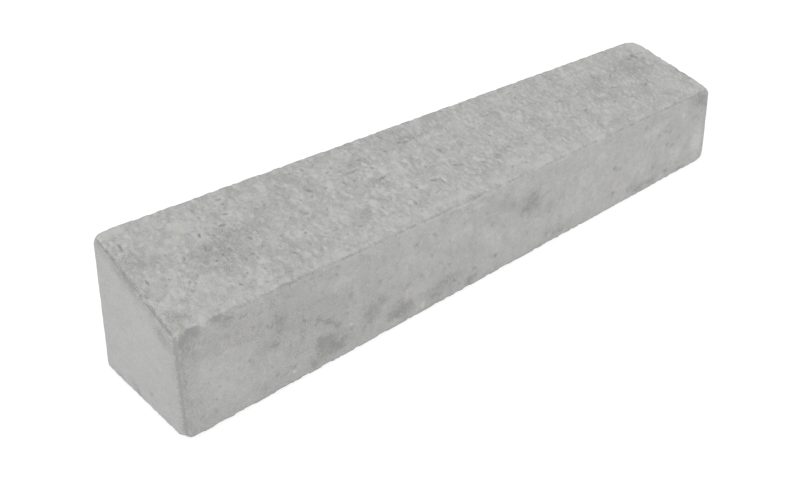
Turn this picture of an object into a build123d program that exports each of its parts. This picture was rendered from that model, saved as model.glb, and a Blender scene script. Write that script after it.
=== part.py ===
"""A precast concrete kerb stone, cast as one piece: a straight bar with a sloped top.

The frame: X runs along the kerb, Y from the low front face to the high back face, and Z up.
The origin is at the middle of the bed face, the flat underside that the kerb stands on.
Sizes are in millimetres and angles in degrees.
"""

from build123d import *

import os
from math import radians, tan

# Driving sizes of the kerb, to its sharp edges before they are rounded
length = 1000.0
base_width = 170.0
back_height = 175.0
front_height = 125.0

# Lean of all four sides, which lets the kerb out of its mould
draft_angle = 3.0

# Rounding of every arris, the edge where two faces of the kerb meet
arris_radius = 5.0

front_y = -base_width / 2
back_y = base_width / 2

# How far a side leans in for each millimetre of height
lean = tan(radians(draft_angle))


def moulded_block():
    """The sharp-edged block, as high as the back edge, with its four sides leaning in."""
    return extrude(Rectangle(length, base_width), amount=back_height, taper=draft_angle)


def sloped_top():
    """The plane of the top, through the front edge and the higher back edge."""
    front_edge = Vector(0, front_y + lean * front_height, front_height)
    back_edge = Vector(0, back_y - lean * back_height, back_height)
    along = Vector(1, 0, 0)
    return Plane(origin=front_edge, x_dir=along, z_dir=along.cross(back_edge - front_edge))


def cast_kerb():
    """The block cut down to its sloped top, with every arris rounded."""
    sharp_kerb = split(moulded_block(), bisect_by=sloped_top(), keep=Keep.BOTTOM)
    return fillet(sharp_kerb.edges(), arris_radius)


kerb_stone = cast_kerb()
kerb_stone.label = "kerb_stone"

os.makedirs("parts", exist_ok=True)
export_step(kerb_stone, "parts/kerb_stone.step")
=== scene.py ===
"""The looks of a precast concrete kerb stone: a rough, pitted top and smoother cast sides.

Lengths are in metres in the shared frame, and places on the faces of the kerb are in millimetres.
"""

from math import radians

import bpy
import numpy as np
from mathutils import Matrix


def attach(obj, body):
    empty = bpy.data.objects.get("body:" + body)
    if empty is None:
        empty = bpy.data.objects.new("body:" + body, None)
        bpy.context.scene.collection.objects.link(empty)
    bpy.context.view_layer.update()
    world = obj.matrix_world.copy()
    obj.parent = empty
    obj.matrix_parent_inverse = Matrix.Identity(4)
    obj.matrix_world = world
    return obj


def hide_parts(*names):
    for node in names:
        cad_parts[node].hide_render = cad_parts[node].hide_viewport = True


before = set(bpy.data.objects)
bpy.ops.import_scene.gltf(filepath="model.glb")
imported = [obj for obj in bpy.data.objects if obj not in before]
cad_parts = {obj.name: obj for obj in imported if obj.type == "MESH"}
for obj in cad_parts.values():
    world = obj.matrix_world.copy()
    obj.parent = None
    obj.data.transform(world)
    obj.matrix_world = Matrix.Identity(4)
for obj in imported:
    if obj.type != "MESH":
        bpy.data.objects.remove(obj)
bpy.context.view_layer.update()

mm = 0.001

# The camera, standing at the near end of the kerb, in front of its low face
camera_place = (-0.7809, -0.6941, 0.6032)
camera_heading = 43.32
camera_dip = 30.0
camera_lens = 38.31

# The lamp, with its angles in degrees, the light from all round, and the floor
lamp_strength = 1.41
lamp_softness = 30
lamp_tilt = 63
lamp_heading = -53
sky_strength = 0.72
floor_half_width = 12.0
floor_glow = 0.74
floor_grey_lighting = (0.8, 0.8, 0.8, 1.0)
floor_grey_seen = (0.36, 0.36, 0.36, 1.0)

# The mesh: how far apart its points are, in millimetres, and how many triangles it keeps
step_near = 1.4
step_far = 3.0
step_across = 1.75
step_at_edges = 1.1
edge_strip = 8.0
most_triangles = 197000

# Rounding of the arrises and of the eight worn corners, in millimetres
arris_radius = 5.15
arris_change = 0.8
back_arris_wear = 1.6
back_arris_reach = (6, 12)
corner_radius = {
    "near back top": 9.2,
    "near back bed": 7.0,
    "near front bed": 9.9,
    "near front top": 8.0,
    "far back top": 14.6,
    "far front top": 7.0,
    "far front bed": 10.8,
    "far back bed": 10.0,
}
rounding_steps = 8

# How deep under a face its marks fade out, in millimetres
mark_depth = (2.5, 5.5)

# Marks: the size of the waves that make their outlines ragged, and the seeds of these waves
ragged_size = 9.0
ragged_seeds = (90, 95)

# Spots: how far their slope reaches beyond their outline, and where it begins
spot_reach = 1.7
spot_start = -0.35


# Repeatable random patterns

word = 0xFFFFFFFF
seed_prime = 3266489917
mixing_prime = 2246822519
cell_primes = (374761393, 668265263)


def scatter(*cells, seed):
    """A random number from 0 to 1 for each cell of a grid, always the same for the same cell."""
    mixed = np.full(cells[0].shape, (seed * seed_prime) & word, dtype=np.uint32)
    for cell, prime in zip(cells, cell_primes):
        mixed = mixed ^ (cell.astype(np.int64) * prime & word).astype(np.uint32)
        mixed = mixed ^ (mixed >> np.uint32(15))
        mixed = mixed * np.uint32(mixing_prime)
        mixed = mixed ^ (mixed >> np.uint32(13))
    return mixed / float(word)


def eased(share):
    """A rise from 0 to 1 that starts and ends gently."""
    return share * share * share * (share * (share * 6 - 15) + 10)


def lumps(u, v, size, seed):
    """Smooth random noise from 0 to 1, with lumps about as wide as the size."""
    u, v = u / size, v / size
    column, row = np.floor(u).astype(int), np.floor(v).astype(int)
    across, down = eased(u - column), eased(v - row)
    rows = []
    for below in (0, 1):
        left = scatter(column, row + below, seed=seed)
        right = scatter(column + 1, row + below, seed=seed)
        rows.append(left * (1 - across) + right * across)
    return rows[0] * (1 - down) + rows[1] * down


def turned(u, v, angle):
    """Places measured along and beside a direction that is turned by an angle."""
    along = u * np.cos(angle) + v * np.sin(angle)
    return along, v * np.cos(angle) - u * np.sin(angle)


def layered(u, v, size, seed, layers=3):
    """Layers of noise, each half as large and half as strong as the one before, about 0 to 1."""
    first_turn, turn_step, seed_step = 0.5, 0.7, 17
    total, weight = 0.0, 0.0
    for layer in range(layers):
        share = 0.5 ** layer
        along, beside = turned(u, v, first_turn + turn_step * layer)
        total = total + share * lumps(along, beside, size * share, seed + seed_step * layer)
        weight += share
    return total / weight


def ramp(value, low, high):
    """A smooth rise from 0 at low to 1 at high."""
    share = np.clip((value - low) / (high - low), 0, 1)
    return share * share * (3 - 2 * share)


def oval(u, v, length, width, turn):
    """0 in the middle of an oval, 1 on its outline and more beyond it."""
    along, beside = turned(u, v, turn)
    return np.sqrt((along / length) ** 2 + (beside / width) ** 2)


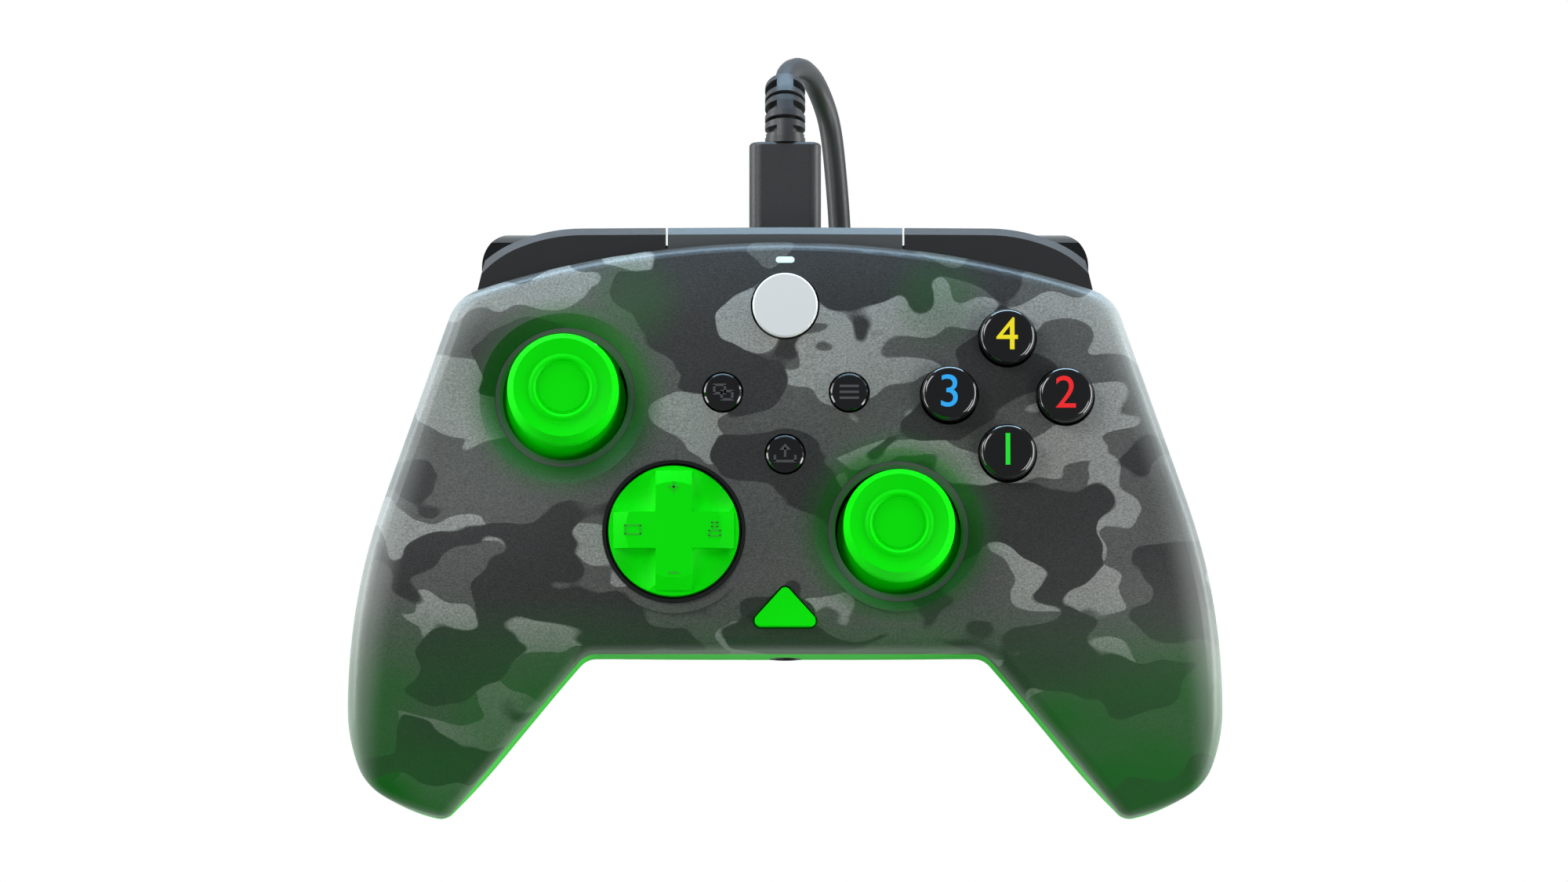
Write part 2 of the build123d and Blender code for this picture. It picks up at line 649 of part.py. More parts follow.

==*==

◆ STATED PROBLEM:
From the entries above, extract every line where the word "True" appears.

◆ EXERCISE RESULT:
os.makedirs("parts", exist_ok=True)
        cad_parts[node].hide_render = cad_parts[node].hide_viewport = True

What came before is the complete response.